The justification, as always, is growth. Supporters argue that deregulation unlocks over $2 trillion in additional lending capacity, revitalises Treasury markets, and fuels economic expansion. This language is seductive. It was seductive before 2008 too. What is missing from these claims is any acknowledgment that resilience is not free and that capital buffers exist not to restrain growth, but to prevent collapse. The choice being made is not between dynamism and caution.

This is the critical shift that deserves attention. Regulation in the United States is no longer being shaped primarily by financial logic. It is being executed as political strategy. Deregulation has moved from ideological preference to governing doctrine. In such a climate, the Federal Reserve and enforcement agencies may retain procedural authority, but their strategic independence might reduce in plain sight. Institutional discretion narrows when political outcomes take precedence. What remains is compliance disguised as consensus.

For decades, Western regulators, multilateral institutions, and rating agencies have lectured emerging economies on governance rigor. Capital discipline, regulatory autonomy, central bank credibility, institutional restraint were presented as absolutes, not preferences. India and others were repeatedly assessed against these imperatives. Markets were trained to treat deviations from Western regulatory consensus as risk.

That premise now looks badly compromised.

If the world’s most systemically important economy is willing to dilute its defenses for political convenience, the moral and technical high ground collapses. It cannot be insisted abroad while being dismantled at home. The framework that disciplined others is no longer binding its architects.

This erosion is not confined to finance. It extends into trade, diplomacy, and treaty governance. The US has increasingly disengaged from multilateral discipline when compliance no longer suits political objectives. The weakening of the global trading system through unilateral tariffs and stalled dispute mechanisms is not accidental. It is strategic. The result is a trade order governed by leverage rather than law, by retaliation rather than resolution.

For emerging economies, the implications are sobering. First, they must recognise that institutional credibility cannot be outsourced to Western endorsement. Domestic resilience matters more than international applause. Second, they must acknowledge that lectures delivered from compromised ground carry diminishing weight. When standards fracture at the center, conformity at the periphery no longer looks like prudence. It begins to look like submission.

India’s experience illustrates this asymmetry. For years, Western commentators and rating agencies scrutinised the relationship between Indian regulators and the state with relentless intensity. Independence was framed as sacrosanct. Deviations were treated as indicators of instability. That lens now looks deeply compromised when similar intrusions are unfolding within Western systems themselves.

Multilateral institutions, western regulators, and credit-rating agencies now face an uncomfortable reckoning.
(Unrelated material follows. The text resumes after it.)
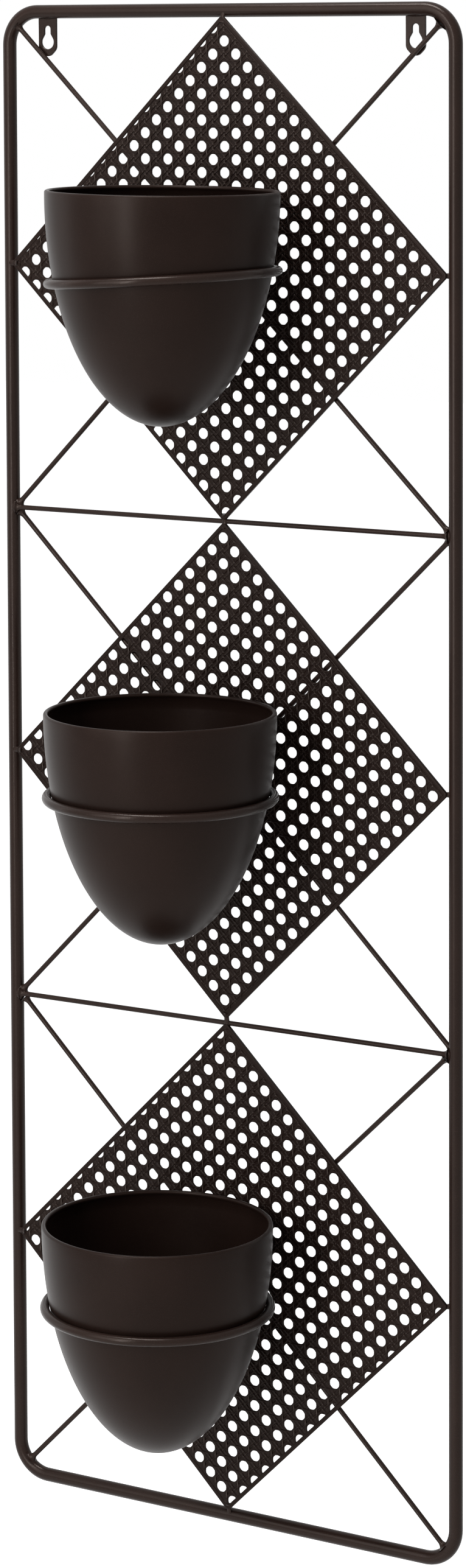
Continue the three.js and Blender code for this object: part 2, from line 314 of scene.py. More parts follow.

The “rules-based order” has revealed itself to be conditional, not constitutional. What once appeared permanent now resembles architecture built on shifting sand.

Let us be clear. This is not an ideological complaint against markets. It is an institutional warning. Weakening capital standards increases fragility whether it occurs in New York or Nairobi. Making trade a geopolitical weapon does not merely distort markets. It corrodes trust. And trust is the real reserve currency of global finance.

What makes this moment historically dangerous is not the policy itself. It is what the policy communicates. Markets operate not only on numbers, but on belief. Belief that rules outlast leaders. Belief that institutions resist capture. Belief that memory of crisis is stronger than appetite for risk.

The United States once functioned not only as the world’s largest economy, but as its anchor of confidence. That role rested not on size alone, but on institutional predictability. Administrations changed. The system did not. That continuity is now in retreat. Regulation is no longer anchored primarily in financial logic. The grammar of American finance is being redrafted by political hands.

The real cost of today’s policies will not surface in quarterly earnings. It will surface in the next stress point, the next liquidity shock, the next global rupture. That is when the world will discover whether safeguards were traded for speed and whether political comfort became structural vulnerability.

If institutions are not defended everywhere, they will hold nowhere. And when they fail, what collapses will not merely be balance sheets, treaties, or capital rules. It will be the global presumption that rules are stronger than power.